RECORDS FOR THIS EXERCISE:
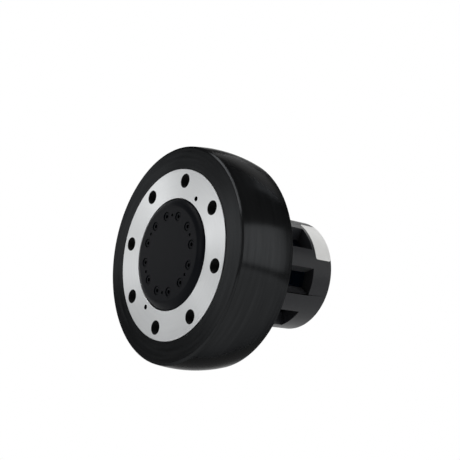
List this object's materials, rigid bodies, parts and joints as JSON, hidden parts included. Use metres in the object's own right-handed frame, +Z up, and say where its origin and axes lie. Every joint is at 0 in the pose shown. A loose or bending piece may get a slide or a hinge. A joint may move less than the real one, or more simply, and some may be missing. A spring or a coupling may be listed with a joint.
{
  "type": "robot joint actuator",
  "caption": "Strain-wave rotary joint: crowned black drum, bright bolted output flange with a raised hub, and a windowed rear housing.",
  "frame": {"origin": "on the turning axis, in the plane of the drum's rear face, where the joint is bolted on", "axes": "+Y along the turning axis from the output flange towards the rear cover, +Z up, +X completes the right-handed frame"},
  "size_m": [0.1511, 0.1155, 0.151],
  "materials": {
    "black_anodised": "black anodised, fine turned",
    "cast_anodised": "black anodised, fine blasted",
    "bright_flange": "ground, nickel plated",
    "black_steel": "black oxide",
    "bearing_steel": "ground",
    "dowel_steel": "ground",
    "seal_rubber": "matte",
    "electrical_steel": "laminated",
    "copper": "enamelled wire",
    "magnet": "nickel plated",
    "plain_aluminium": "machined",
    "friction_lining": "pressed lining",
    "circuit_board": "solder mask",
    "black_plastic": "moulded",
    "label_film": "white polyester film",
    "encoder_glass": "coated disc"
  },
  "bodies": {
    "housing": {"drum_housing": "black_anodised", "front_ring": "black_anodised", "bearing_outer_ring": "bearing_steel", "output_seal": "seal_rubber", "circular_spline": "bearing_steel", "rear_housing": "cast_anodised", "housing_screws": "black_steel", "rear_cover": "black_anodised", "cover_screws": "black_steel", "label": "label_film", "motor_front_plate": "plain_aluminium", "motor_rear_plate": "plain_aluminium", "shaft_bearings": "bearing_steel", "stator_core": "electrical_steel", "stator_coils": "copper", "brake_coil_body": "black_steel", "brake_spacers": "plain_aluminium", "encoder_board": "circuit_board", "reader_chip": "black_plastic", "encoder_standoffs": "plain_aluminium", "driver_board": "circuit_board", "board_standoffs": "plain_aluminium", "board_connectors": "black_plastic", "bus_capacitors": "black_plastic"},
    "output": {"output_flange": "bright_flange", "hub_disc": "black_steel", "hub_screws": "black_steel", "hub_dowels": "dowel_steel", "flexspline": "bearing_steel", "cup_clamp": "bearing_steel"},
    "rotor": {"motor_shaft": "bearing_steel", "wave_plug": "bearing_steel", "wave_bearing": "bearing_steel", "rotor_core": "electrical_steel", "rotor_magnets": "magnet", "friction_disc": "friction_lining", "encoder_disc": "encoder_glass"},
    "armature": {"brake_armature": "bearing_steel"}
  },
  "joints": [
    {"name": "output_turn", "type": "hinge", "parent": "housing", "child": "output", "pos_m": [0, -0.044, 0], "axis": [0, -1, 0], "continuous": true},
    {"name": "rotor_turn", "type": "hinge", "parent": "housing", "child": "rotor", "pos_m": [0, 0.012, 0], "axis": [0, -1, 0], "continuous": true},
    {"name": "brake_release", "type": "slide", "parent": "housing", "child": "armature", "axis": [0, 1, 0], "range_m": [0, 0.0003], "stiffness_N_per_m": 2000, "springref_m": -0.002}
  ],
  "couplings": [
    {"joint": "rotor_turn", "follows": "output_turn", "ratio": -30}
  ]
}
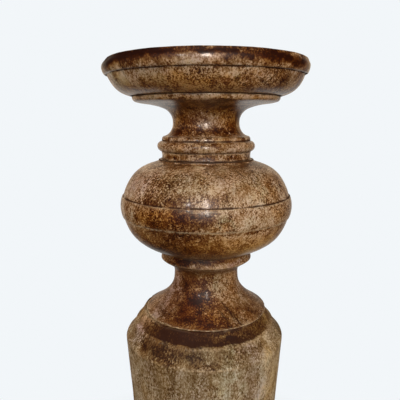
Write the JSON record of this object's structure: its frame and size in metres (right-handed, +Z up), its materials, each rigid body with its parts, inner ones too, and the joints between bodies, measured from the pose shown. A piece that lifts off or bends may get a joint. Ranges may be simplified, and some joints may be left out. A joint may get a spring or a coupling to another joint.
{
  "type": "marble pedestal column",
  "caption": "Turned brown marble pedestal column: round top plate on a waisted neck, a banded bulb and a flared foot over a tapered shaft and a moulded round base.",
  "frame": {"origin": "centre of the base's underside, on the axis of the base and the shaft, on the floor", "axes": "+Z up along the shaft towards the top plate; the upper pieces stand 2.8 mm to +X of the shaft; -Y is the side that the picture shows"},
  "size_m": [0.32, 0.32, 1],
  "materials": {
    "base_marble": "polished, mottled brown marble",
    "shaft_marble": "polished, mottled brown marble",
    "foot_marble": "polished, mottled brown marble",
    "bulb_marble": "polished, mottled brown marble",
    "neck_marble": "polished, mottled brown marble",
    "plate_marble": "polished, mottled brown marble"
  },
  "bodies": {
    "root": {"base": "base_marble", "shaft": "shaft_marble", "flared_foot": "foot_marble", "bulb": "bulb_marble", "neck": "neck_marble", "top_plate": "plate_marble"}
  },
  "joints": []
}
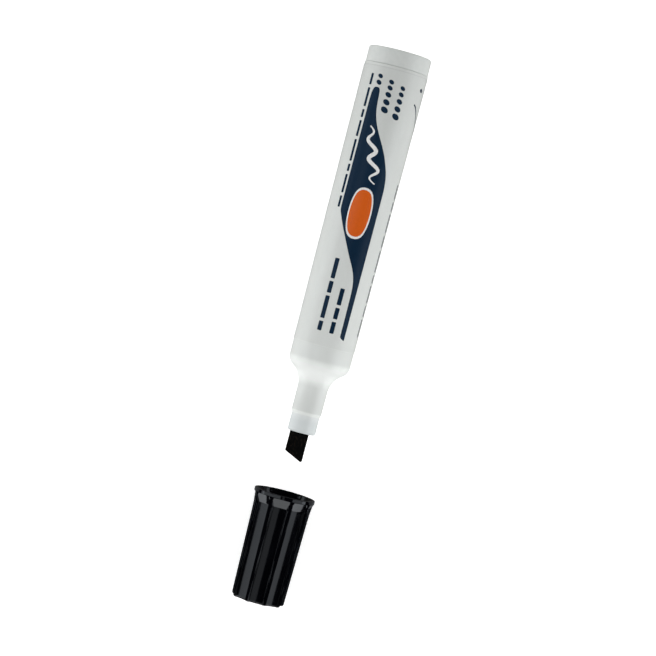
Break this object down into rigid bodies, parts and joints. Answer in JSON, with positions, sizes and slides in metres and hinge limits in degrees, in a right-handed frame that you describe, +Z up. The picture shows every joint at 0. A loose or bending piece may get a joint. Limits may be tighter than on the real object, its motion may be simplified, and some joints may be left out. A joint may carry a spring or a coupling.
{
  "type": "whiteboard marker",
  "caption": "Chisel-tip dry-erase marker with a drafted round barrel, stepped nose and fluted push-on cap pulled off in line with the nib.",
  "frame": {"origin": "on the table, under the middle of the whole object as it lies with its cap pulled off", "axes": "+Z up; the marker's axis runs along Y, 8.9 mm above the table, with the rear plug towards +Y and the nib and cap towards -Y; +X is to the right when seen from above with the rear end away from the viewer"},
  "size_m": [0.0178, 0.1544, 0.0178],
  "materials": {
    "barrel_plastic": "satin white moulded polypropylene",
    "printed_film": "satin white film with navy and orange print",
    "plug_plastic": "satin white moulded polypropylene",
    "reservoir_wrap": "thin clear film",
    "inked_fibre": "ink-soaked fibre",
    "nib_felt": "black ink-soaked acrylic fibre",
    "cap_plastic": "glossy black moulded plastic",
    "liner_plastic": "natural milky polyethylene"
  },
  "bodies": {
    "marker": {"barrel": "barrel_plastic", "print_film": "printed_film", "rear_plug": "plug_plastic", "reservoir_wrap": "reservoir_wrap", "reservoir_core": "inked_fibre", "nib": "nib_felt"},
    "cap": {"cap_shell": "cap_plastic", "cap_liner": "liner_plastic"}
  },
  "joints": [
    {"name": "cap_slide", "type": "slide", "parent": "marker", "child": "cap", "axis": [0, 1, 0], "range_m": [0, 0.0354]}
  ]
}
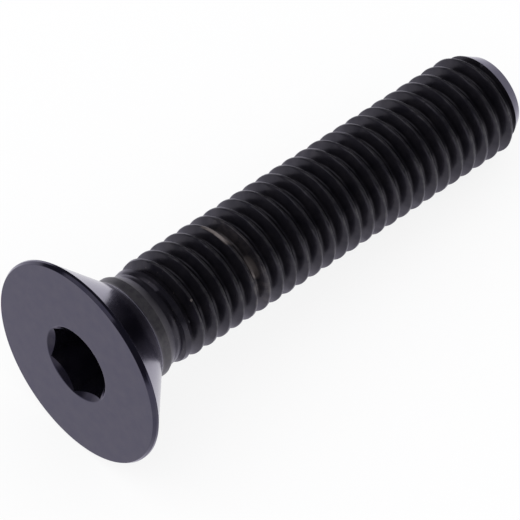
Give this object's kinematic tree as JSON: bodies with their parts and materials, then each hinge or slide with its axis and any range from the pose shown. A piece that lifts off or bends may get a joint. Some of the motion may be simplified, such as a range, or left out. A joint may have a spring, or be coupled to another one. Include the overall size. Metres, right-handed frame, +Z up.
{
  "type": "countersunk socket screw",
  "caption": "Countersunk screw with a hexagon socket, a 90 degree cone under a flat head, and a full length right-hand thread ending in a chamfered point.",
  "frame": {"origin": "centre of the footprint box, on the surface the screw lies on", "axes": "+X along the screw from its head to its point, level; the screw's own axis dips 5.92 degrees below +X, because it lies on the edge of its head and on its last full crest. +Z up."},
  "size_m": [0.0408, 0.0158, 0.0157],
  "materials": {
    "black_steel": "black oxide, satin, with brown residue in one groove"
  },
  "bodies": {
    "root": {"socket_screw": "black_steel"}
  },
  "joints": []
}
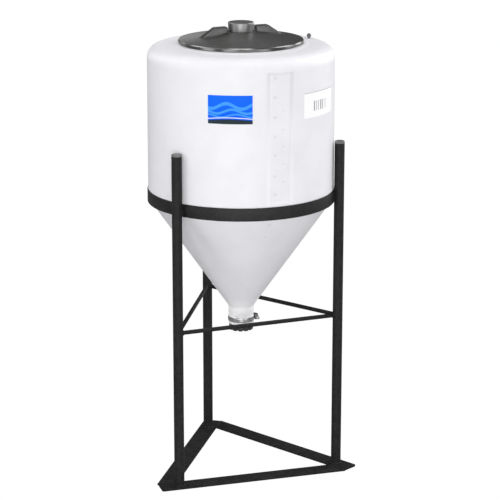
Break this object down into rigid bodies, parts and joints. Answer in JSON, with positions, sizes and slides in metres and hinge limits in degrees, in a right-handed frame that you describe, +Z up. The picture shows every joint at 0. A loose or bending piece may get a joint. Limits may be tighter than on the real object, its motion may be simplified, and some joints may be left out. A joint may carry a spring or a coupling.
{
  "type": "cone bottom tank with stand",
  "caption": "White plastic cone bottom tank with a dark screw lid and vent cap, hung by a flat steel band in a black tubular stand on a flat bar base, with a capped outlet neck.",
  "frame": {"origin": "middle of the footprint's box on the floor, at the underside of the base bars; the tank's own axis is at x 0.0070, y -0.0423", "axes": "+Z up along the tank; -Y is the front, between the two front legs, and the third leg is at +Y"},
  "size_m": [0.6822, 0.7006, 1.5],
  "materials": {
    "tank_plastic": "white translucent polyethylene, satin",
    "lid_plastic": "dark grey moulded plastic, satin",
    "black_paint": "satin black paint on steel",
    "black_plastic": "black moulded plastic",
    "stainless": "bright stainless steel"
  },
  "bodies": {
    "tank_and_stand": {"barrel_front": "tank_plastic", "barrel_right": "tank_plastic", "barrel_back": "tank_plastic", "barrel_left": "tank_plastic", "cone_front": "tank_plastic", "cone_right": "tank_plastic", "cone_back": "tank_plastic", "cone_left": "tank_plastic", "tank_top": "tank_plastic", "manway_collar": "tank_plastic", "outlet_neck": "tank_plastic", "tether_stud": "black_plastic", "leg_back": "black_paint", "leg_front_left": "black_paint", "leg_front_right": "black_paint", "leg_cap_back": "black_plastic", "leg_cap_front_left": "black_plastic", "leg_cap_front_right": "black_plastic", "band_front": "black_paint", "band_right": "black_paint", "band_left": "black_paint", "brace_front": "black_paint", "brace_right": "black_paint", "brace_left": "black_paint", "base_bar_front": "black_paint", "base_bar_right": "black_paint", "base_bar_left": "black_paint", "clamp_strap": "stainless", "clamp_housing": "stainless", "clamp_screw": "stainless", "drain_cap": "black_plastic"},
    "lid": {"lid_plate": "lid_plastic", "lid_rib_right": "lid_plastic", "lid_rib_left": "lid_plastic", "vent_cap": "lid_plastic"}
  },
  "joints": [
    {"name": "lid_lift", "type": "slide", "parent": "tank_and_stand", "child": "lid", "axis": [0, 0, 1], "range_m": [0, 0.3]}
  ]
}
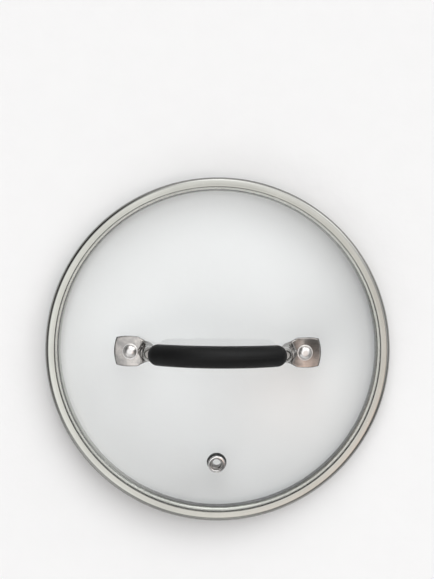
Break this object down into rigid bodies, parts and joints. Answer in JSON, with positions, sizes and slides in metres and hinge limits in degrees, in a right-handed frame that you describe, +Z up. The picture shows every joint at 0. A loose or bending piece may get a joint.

WHAT IS EXPECTED:
From the entries above, copy every line where the word "lifts" shows up.

RESPONSE:
Write the JSON record of this object's structure: its frame and size in metres (right-handed, +Z up), its materials, each rigid body with its parts, inner ones too, and the joints between bodies, measured from the pose shown. A piece that lifts off or bends may get a joint. Ranges may be simplified, and some joints may be left out. A joint may get a spring or a coupling to another joint.
Give this object's kinematic tree as JSON: bodies with their parts and materials, then each hinge or slide with its axis and any range from the pose shown. A piece that lifts off or bends may get a joint. Some of the motion may be simplified, such as a range, or left out. A joint may have a spring, or be coupled to another one. Include the overall size. Metres, right-handed frame, +Z up.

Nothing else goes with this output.